Japan’s exports slid 10.3 percent in September from a year earlier, the Finance Ministry said in Tokyo today. Economists expected a 9.9 percent export decline, according to median forecasts in surveys by Bloomberg News. A rising yen erodes exporter profits by making their products more expensive abroad and reducing the value of repatriated earnings.
Japanese lenders are also vulnerable to losses from stocks they hold as part of a culture of companies taking stakes in each other to cement ties. Banks have been sluggish in paring their shares of allied enterprises, according to Naoko Nemoto, a director of financial institutions ratings at S&P in Tokyo.
“The slow pace of unwinding cross-shareholding is keeping the risk of equity volatility intact for megabanks,” Nemoto said. Stricter bank capital rules developed since the global financial crisis “will perhaps prompt them to accelerate the pace of cutting allied shareholdings to mitigate the risk.”
Mizuho, the nation’s third-biggest bank by market value, said on Oct. 5 that it will book 173.7 billion yen in losses relating to declining values of its domestic stock holdings in the three months ended Sept. 30. Mizuho’s corporate lending unit has shares in Sharp, which has tumbled 76 percent this year, the worst performance among 1,672 companies on the Topix Index.

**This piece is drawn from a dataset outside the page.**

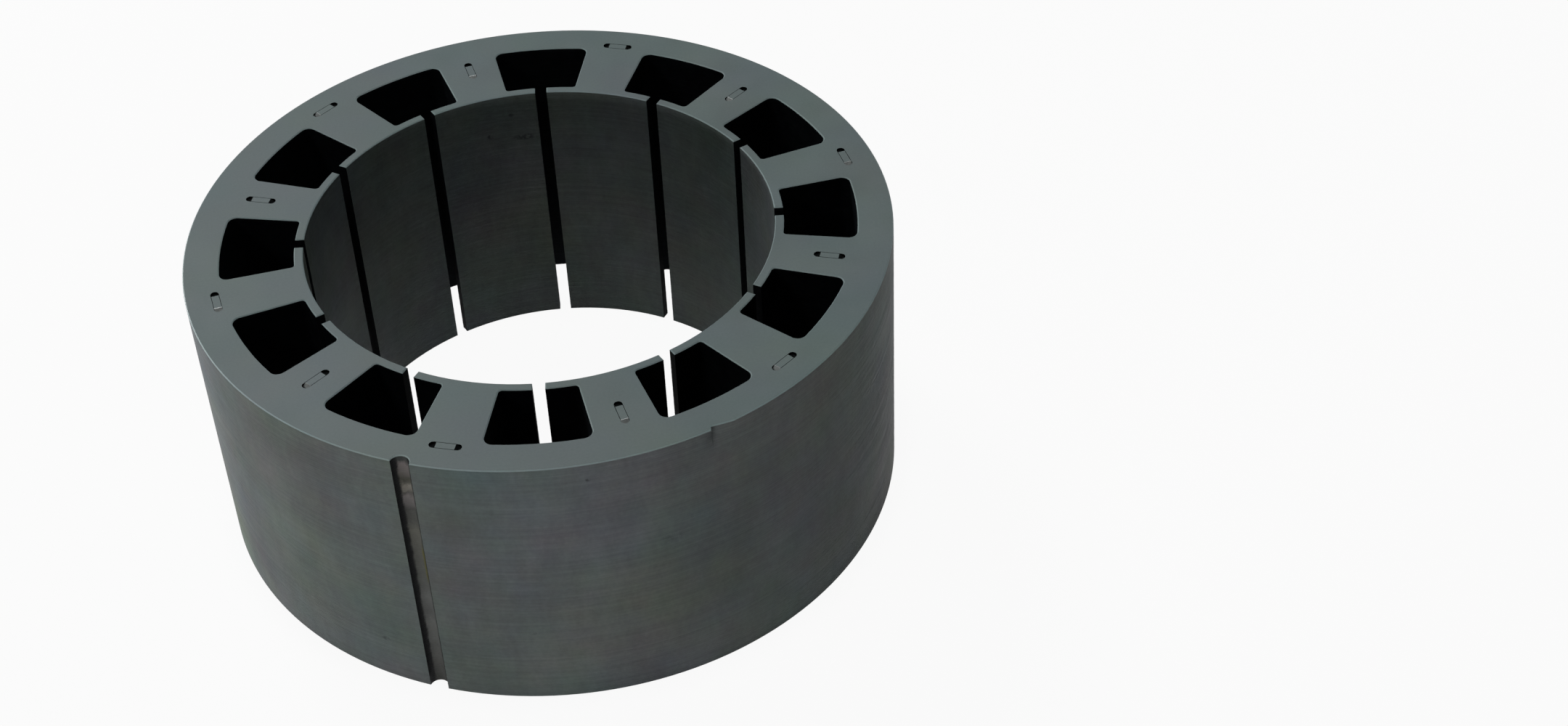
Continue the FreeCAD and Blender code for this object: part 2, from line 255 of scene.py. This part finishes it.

“Declines in Japanese electric utility and electrical appliance manufacturer stocks fueled the losses, and we expect the other megabanks to experience similar results,” Moody’s wrote on Oct. 11. The portfolio losses are credit negative for the three banks, it said.
Japanese lenders’ stock holdings fell to 16.2 trillion yen in August from 17.5 trillion yen a year earlier and a peak of 47.9 trillion yen in October 1997, Bank of Japan data show.
The emergency loans to Sharp signal that “banks in general aren’t easily able to cut transactions with big corporate clients even if their creditworthiness deteriorates,” said Shinichi Ina, a Tokyo-based analyst at UBS AG. “Blue-chip companies can suddenly get in trouble due to changes in the business environment, and banks still rely on domestic lending as their main source of revenue.”